------ DATA LINES
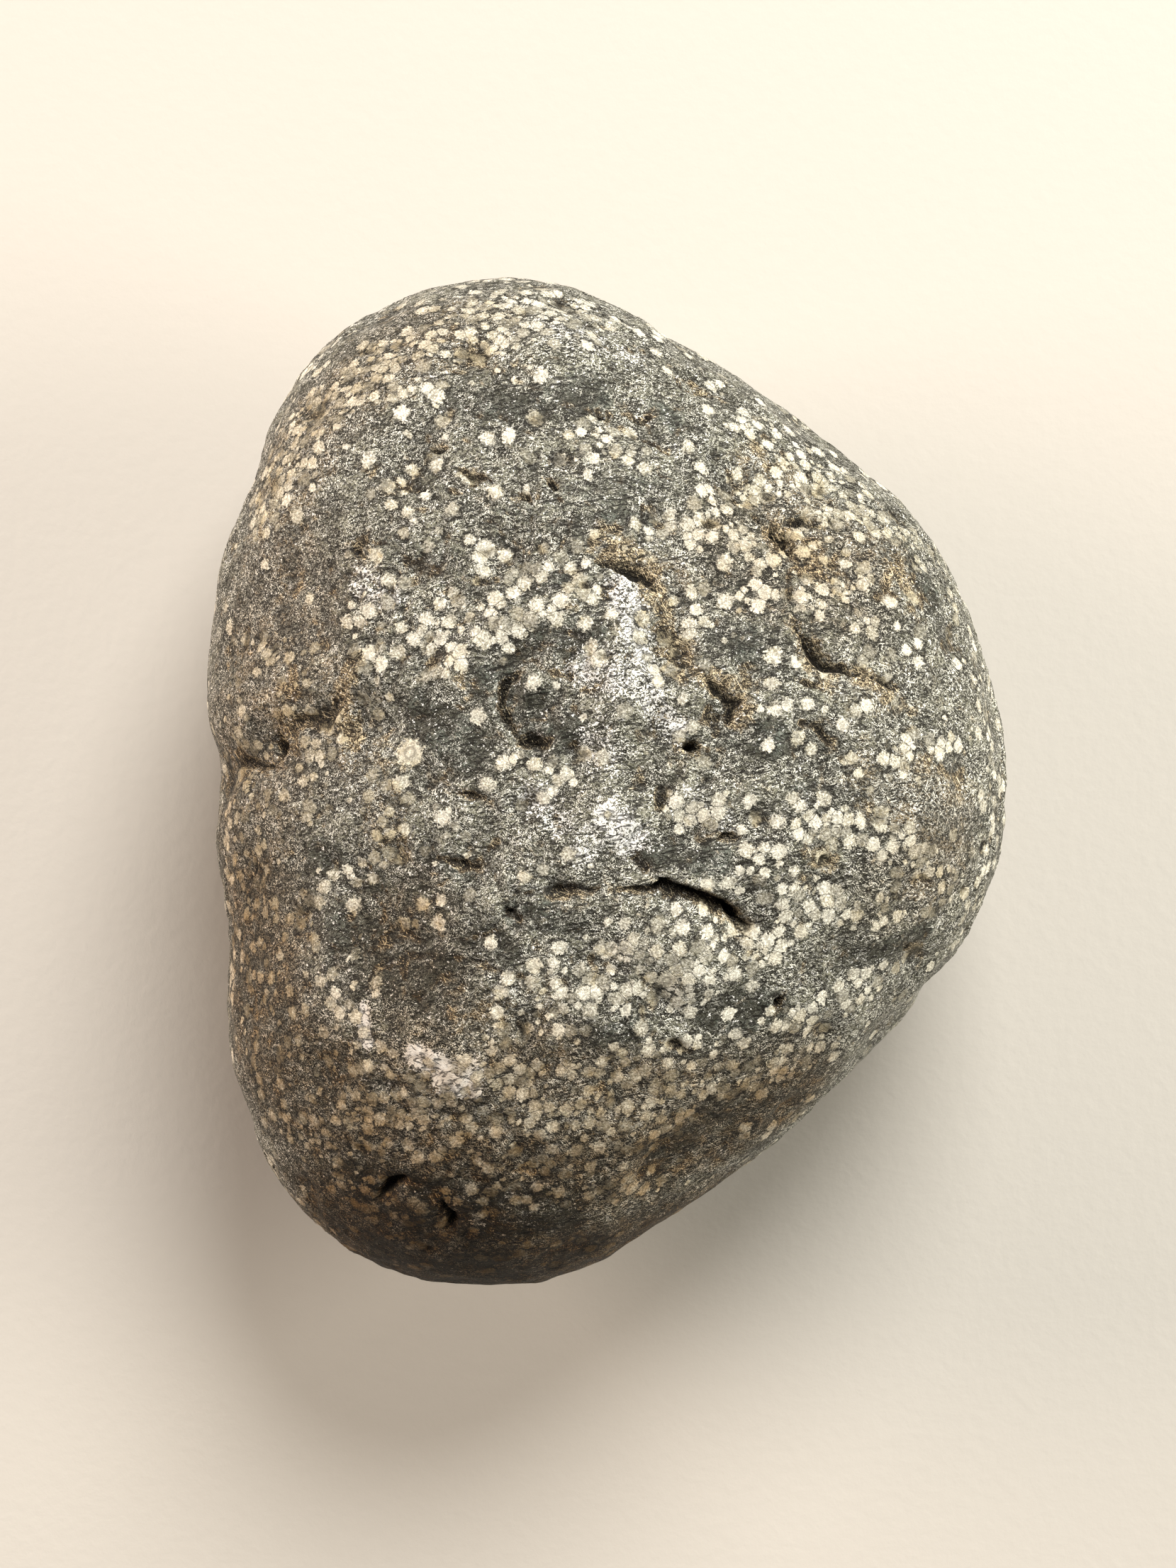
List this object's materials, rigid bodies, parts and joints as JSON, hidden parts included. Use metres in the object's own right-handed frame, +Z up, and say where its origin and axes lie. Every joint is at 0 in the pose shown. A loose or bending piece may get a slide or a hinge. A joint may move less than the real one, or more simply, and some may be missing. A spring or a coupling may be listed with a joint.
{
  "type": "snowflake obsidian pebble",
  "caption": "Water-worn pebble of snowflake obsidian with a waist, ledges, grooves and pits, resting on a small worn flat.",
  "frame": {"origin": "centre of the pebble's box, at the level of the flat it rests on", "axes": "+X across the pebble, +Y along its length, +Z up through its broad domed face"},
  "size_m": [0.0474, 0.0596, 0.031],
  "materials": {
    "snowflake_obsidian": "matt weathered volcanic glass, slate grey, covered in fine pale bruises, with cream round crystals and ochre in the pits"
  },
  "bodies": {
    "root": {"obsidian_pebble": "snowflake_obsidian"}
  },
  "joints": []
}
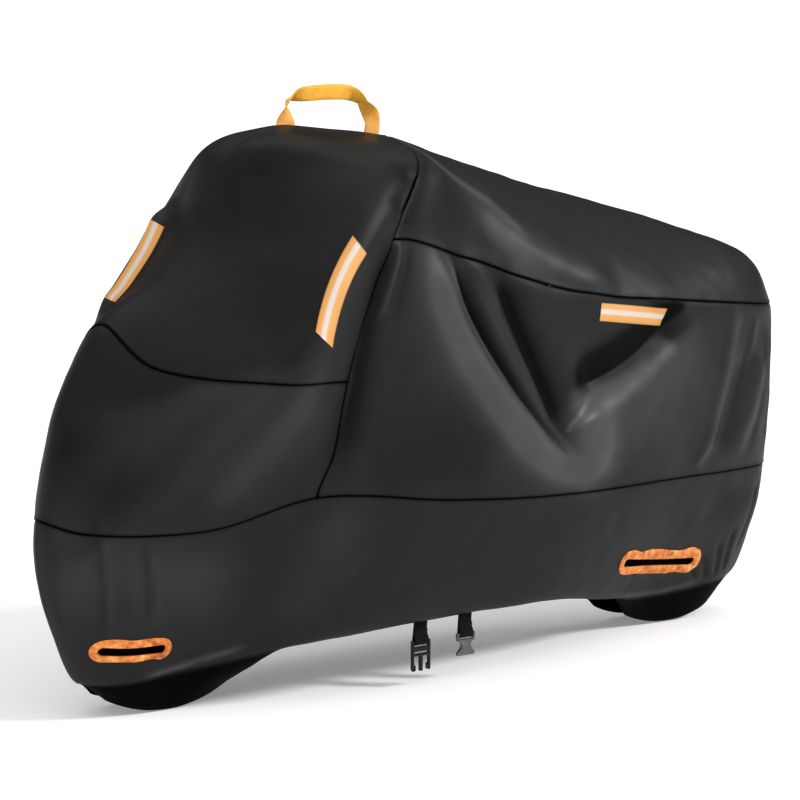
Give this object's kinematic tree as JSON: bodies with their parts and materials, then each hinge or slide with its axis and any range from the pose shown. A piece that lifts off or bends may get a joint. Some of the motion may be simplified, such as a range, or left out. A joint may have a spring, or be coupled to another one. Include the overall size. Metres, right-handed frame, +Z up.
------------
THE EXERCISE ▸ Extract the listing in its entirety, matching it exactly.

CORRECT RESPONSE ▸
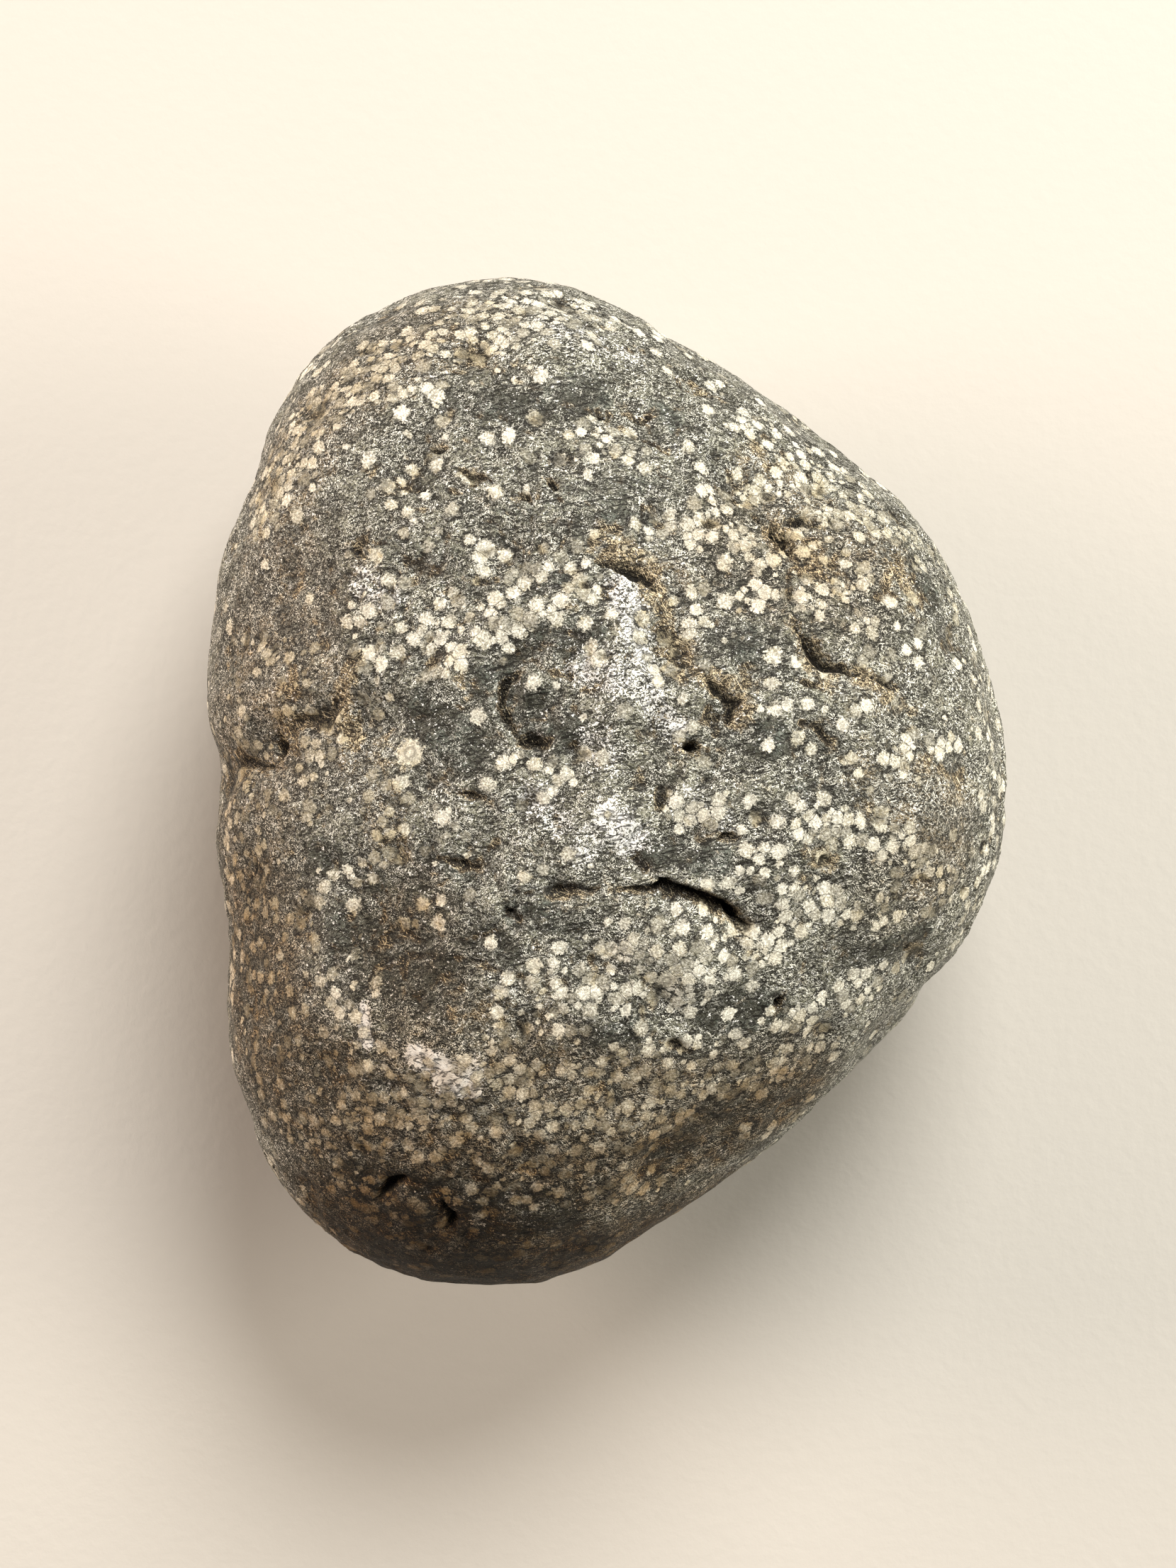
List this object's materials, rigid bodies, parts and joints as JSON, hidden parts included. Use metres in the object's own right-handed frame, +Z up, and say where its origin and axes lie. Every joint is at 0 in the pose shown. A loose or bending piece may get a slide or a hinge. A joint may move less than the real one, or more simply, and some may be missing. A spring or a coupling may be listed with a joint.
{
  "type": "snowflake obsidian pebble",
  "caption": "Water-worn pebble of snowflake obsidian with a waist, ledges, grooves and pits, resting on a small worn flat.",
  "frame": {"origin": "centre of the pebble's box, at the level of the flat it rests on", "axes": "+X across the pebble, +Y along its length, +Z up through its broad domed face"},
  "size_m": [0.0474, 0.0596, 0.031],
  "materials": {
    "snowflake_obsidian": "matt weathered volcanic glass, slate grey, covered in fine pale bruises, with cream round crystals and ochre in the pits"
  },
  "bodies": {
    "root": {"obsidian_pebble": "snowflake_obsidian"}
  },
  "joints": []
}
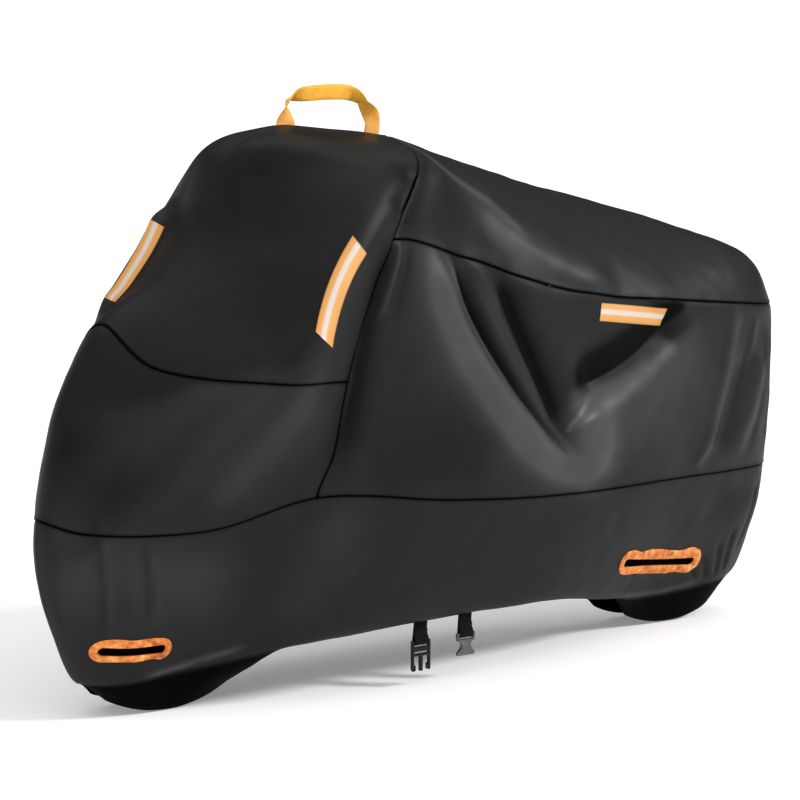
Give this object's kinematic tree as JSON: bodies with their parts and materials, then each hinge or slide with its axis and any range from the pose shown. A piece that lifts off or bends may get a joint. Some of the motion may be simplified, such as a range, or left out. A joint may have a spring, or be coupled to another one. Include the overall size. Metres, right-handed frame, +Z up.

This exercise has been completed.